Einige Patienten jedoch brauchen diese Zeit nicht und beschweren sich dann über
Langeweile, sie könnten zuhause ja doch viel mehr machen und würden die Zeit
nur „absitzen“. Für diese Patienten wäre eine ambulante Lösung, in der man nur
direkt zu den Therapien geht, vielleicht passender. Auch ambulant gibt es eine
Menge an Angeboten, wenn man sich darüber informiert.
Ich möchte darauf hinweisen, dass
ich weder Medizinerin oder Psychologin bin, noch irgendeine Art an
medizinischer Ausbildung besitze.
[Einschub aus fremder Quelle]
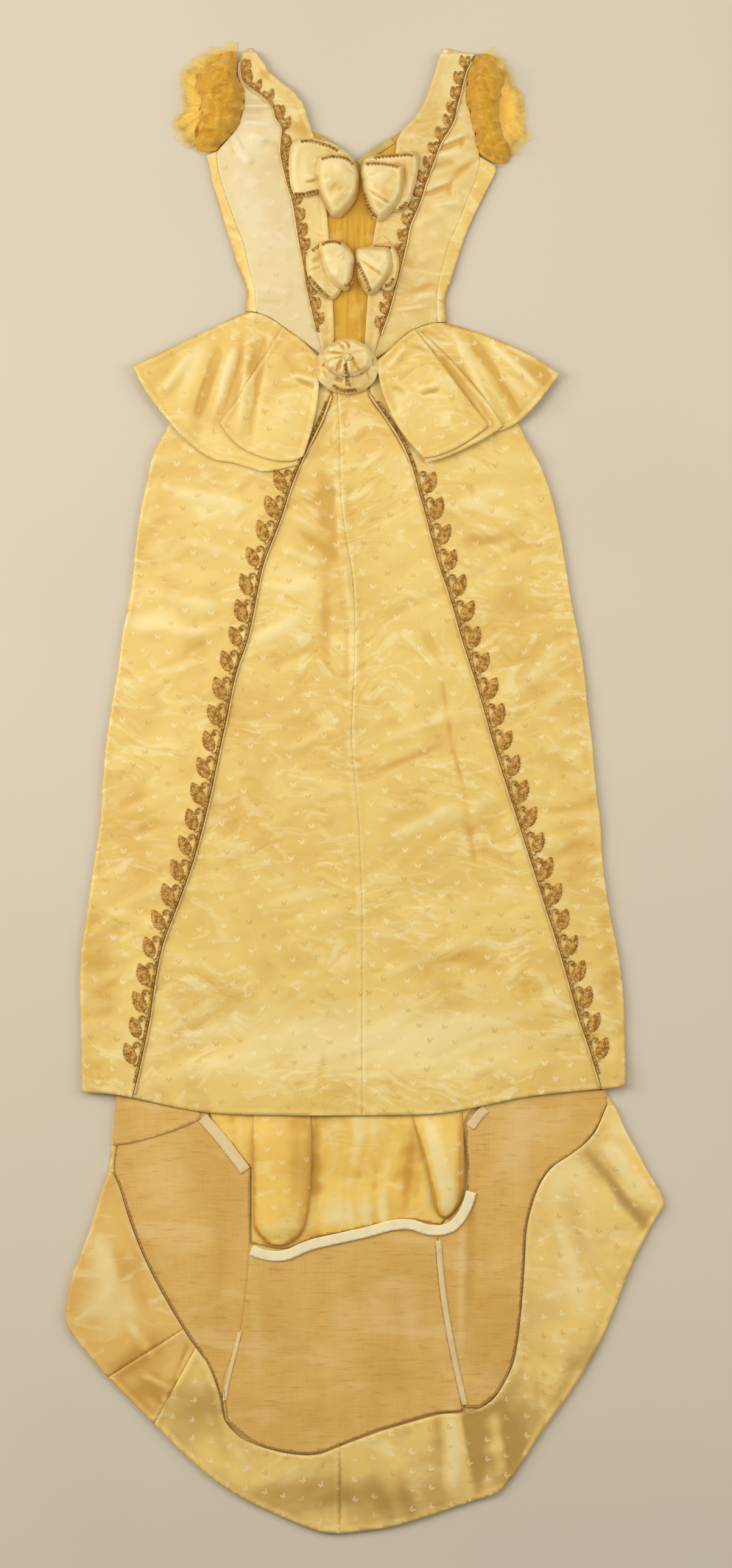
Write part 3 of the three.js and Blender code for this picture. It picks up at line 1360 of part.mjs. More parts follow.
const loopHeaps = {};
for (const [word, loop] of Object.entries(LOOPS)) {
  const [fx, fy] = loop.from;
  loopHeaps[word] = {
    outline: rounded(loop.outline, 19),
    centre: loop.centre,
    base: bowRest,
    rim: loop.rim,
    high: loop.high,
    crease: (x, y, reach) => {
      const angle = Math.atan2(y - fy, x - fx);
      const far = Math.min(1, Math.hypot(x - fx, y - fy) / 30);
      return (loop.high / 12) * far * Math.sin(angle * loop.creases * 2) * (1.1 - reach);
    },
  };
  const raw = heapGeometry(loopHeaps[word]);
  const trimmed = loop.over.reduce((solid, other) =>
    solid.subtract(toManifold(heapGeometry(loopHeaps[other], LAID_GAP))), toManifold(raw));
  addMesh(`bow_${word}`, 'pale_satin', loop.over.length ? largest(trimmed) : raw);
}
function rosetteRest(x, y) {
  const overSkirt = (1 - step(Math.abs(x + 19), 22, 33)) * (1 - step(y, 534, 556));
  return ROSETTE_REST - 4.4 * overSkirt;
}
function rosettePart(name, size, rest, count) {
  const outline = Array.from({ length: count }, (_, i) => {
    const angle = (2 * Math.PI * i) / count;
    const swell = 1 + (0.5 * size.depth * Math.cos(angle * size.folds)) / size.rx;
    return [size.x + size.rx * swell * Math.cos(angle), size.y + size.ry * swell * Math.sin(angle)];
  });
  addMesh(name, 'pale_satin', heapGeometry({
    outline,
    centre: [size.x, size.y],
    base: rest,
    rim: size.rim,
    high: size.high,
    crease: (x, y, reach) => {
      const angle = Math.atan2((y - size.y) / size.ry, (x - size.x) / size.rx);
      const where = Math.max(0, reach - 0.5) * 2;
      return -0.5 * size.depth * (1 - Math.cos(angle * size.folds)) * where * 0.5;
    },
  }));
}
rosettePart('rosette_ring', ROSETTE.ring, rosetteRest, 36);
const capRest = ROSETTE_REST + ROSETTE.ring.high + GAP * 2;
rosettePart('rosette_cap', ROSETTE.cap, () => capRest, 30);
const knotRest = capRest + ROSETTE.cap.high + GAP * 2;
rosettePart('rosette_knot', ROSETTE.knot, () => knotRest, 12);

// ---------------------------------------------------------------- centred on its box

const box = new THREE.Box3().setFromObject(gown);
const middle = box.getCenter(new THREE.Vector3());
for (const mesh of gown.children) mesh.geometry.translate(-middle.x, -middle.y, -box.min.z);

export default gown;
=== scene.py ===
"""A trained evening gown of figured satin, laid flat: cloth, trims, light and camera."""

import math

import bpy
import numpy as np
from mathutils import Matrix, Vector
from mathutils.bvhtree import BVHTree
from mathutils.geometry import delaunay_2d_cdt
from mathutils.kdtree import KDTree


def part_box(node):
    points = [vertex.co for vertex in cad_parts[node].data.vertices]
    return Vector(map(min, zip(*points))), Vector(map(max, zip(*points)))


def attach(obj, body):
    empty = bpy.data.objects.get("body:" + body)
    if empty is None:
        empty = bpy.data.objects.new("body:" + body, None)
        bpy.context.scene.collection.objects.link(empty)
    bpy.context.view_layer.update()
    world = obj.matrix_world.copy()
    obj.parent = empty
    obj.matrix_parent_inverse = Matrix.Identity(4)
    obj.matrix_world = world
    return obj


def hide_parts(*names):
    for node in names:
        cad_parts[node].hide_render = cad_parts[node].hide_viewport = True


bl_info = {
    "name": "Trained Evening Gown",
    "version": (1, 0, 0),
    "blender": (4, 5, 0),
    "location": "View3D > Sidebar > Gown",
    "description": "Cloth, bows, tulle and metal braid of a trained evening gown laid flat",
    "category": "Add Mesh",
}

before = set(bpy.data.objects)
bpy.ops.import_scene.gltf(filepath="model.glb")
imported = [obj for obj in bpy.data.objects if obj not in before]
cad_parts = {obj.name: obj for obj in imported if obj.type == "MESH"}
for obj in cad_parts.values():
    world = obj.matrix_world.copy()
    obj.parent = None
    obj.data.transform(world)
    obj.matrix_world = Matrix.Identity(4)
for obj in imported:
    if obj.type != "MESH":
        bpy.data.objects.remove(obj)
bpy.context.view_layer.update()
MM = 0.001
UP = Vector((0, 0, 1))
DOWN = Vector((0, 0, -1))
HIGH = 200.0  # a height over the whole gown, in mm
LAID = 0.25  # mm between a trim and the cloth it lies on
TOP_FACING = 0.25  # least upward part of a normal on a solid's upper side
CORNER = math.cos(math.radians(38))  # a line that turns more than this keeps its corner
TROUGH_SHADE_GAIN = 1.3  # how much painted shade a trough takes, for each mm of its depth
RING_GAP = 3.5  # mm, less than the way between two rings of a piping
SPRIG_ACROSS, SPRIG_ALONG = 16.6, 38.0  # repeat of the figured weave in mm
SURFACES = {}  # finished cloth by name, for what is laid on it


# ---------------------------------------------------------------- folds and creases

# x, y to x, y along the crease, depth (below 0) or height, half width, all in mm
BUST_CREASES = (
    (104, 848, 133, 861, 1.6, 3.2),
    (100, 842, 126, 852, -1.2, 2.6),
    (129, 857, 127, 842, -1.0, 2.4),
    (80, 781, 112, 793, -1.8, 2.6),
    (82, 787, 112, 799, 1.5, 3.4),
    (150, 832, 114, 799, -1.1, 3.4),
    (112, 801, 111, 779, -1.0, 2.6),
    (72, 826, 128, 838, 1.2, 5.5),
    (74, 812, 120, 823, -0.8, 4.2),
    (88, 765, 128, 772, 0.9, 5.0),
    (60, 740, 112, 760, 0.7, 6.0),
    (48, 652, 92, 664, -0.7, 3.2),
    (46, 644, 96, 650, 0.9, 4.2),
    (40, 628, 84, 634, 0.8, 3.0),
    (52, 690, 100, 704, 0.5, 6.0),
    (104, 905, 132, 900, -0.9, 2.4),
    (98, 890, 134, 884, 0.8, 3.0),
    (-160, 903, -124, 904, -1.2, 1.8),
    (-160, 897, -124, 896, 1.3, 2.4),
    (-160, 888, -132, 887, -1.2, 1.6),
    (-160, 881, -136, 881, -0.9, 1.4),
    (-160, 876, -120, 872, 1.0, 4.2),
    (-150, 862, -130, 849, 1.5, 6.0),
    (-136, 850, -112, 846, -1.1, 3.6),
    (-166, 858, -158, 842, -0.9, 1.8),
    (-176, 852, -170, 832, -0.8, 2.4),
    (-170, 846, -150, 820, 0.9, 6.5),
    (-172, 812, -138, 790, 0.5, 9.0),
    (-150, 660, -96, 650, 0.5, 5.0),
    (-140, 640, -92, 634, -0.5, 3.6),
)
SKIRT_CREASES = (
    (100, 150, 114, 60, -0.9, 3.4),
    (114, 60, 130, 0, -0.9, 3.6),
    (130, 0, 146, -110, -0.7, 4.0),
    (-34, 400, -28, 300, 1.0, 6.0),
    (-28, 300, -15, 210, 1.1, 5.0),
    (-15, 210, -14, 140, 1.2, 4.0),
    (-96, 360, -40, 330, 0.8, 6.0),
    (-90, 340, -30, 300, -0.7, 5.0),
    (-110, 318, -50, 292, 0.8, 7.0),
    (-50, 300, -52, 150, -0.6, 10.0),
    (-240, 330, -150, 300, 0.9, 9.0),
    (-250, 302, -160, 280, -0.7, 8.0),
    (-290, 262, -180, 236, 1.0, 12.0),
    (-300, 214, -200, 208, 0.9, 9.0),
    (-260, 196, -170, 214, 0.7, 10.0),
    (-250, 390, -150, 372, 0.9, 8.0),
    (120, 380, 210, 350, 0.8, 9.0),
    (130, 330, 230, 318, -0.6, 9.0),
    (20, 60, 110, 96, 0.7, 6.0),
    (10, 20, 100, 58, -0.6, 6.0),
    (40, -60, 120, -20, 0.8, 8.0),
    (60, -90, 130, -40, -0.6, 6.0),
    (0, -190, 110, -150, 0.7, 10.0),
    (10, -250, 150, -196, 0.8, 9.0),
    (-150, 190, -80, 230, 0.9, 9.0),
    (-130, 160, -60, 190, -0.7, 9.0),
    (-52, -340, -60, -392, -0.7, 3.0),
    (-100, 20, -10, -8, 0.6, 9.0),
    (-200, -60, -90, -110, 0.6, 12.0),
    (-150, -190, -30, -160, 0.6, 10.0),
    (230, 60, 290, 30, 0.7, 9.0),
    (-330, -160, -250, -190, 0.7, 9.0),
)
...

Alle von mir hier getroffenen Aussagen über
die psychiatrische/ psychotherapeutische Behandlung ergeben sich aus meinen
persönlichen Erfahrungen, Wahrnehmungen und Denkweisen als Patientin. Sie stellen
in keiner Weise Heilversprechen dar. Die Inhalte können keine persönliche
Beratung, eine Untersuchung oder Diagnose durch einen Arzt oder Therapeuten
ersetzen und du solltest meine Information auch nicht dazu nutzen,
Eigendiagnosen zu stellen oder dich selbst zu therapieren!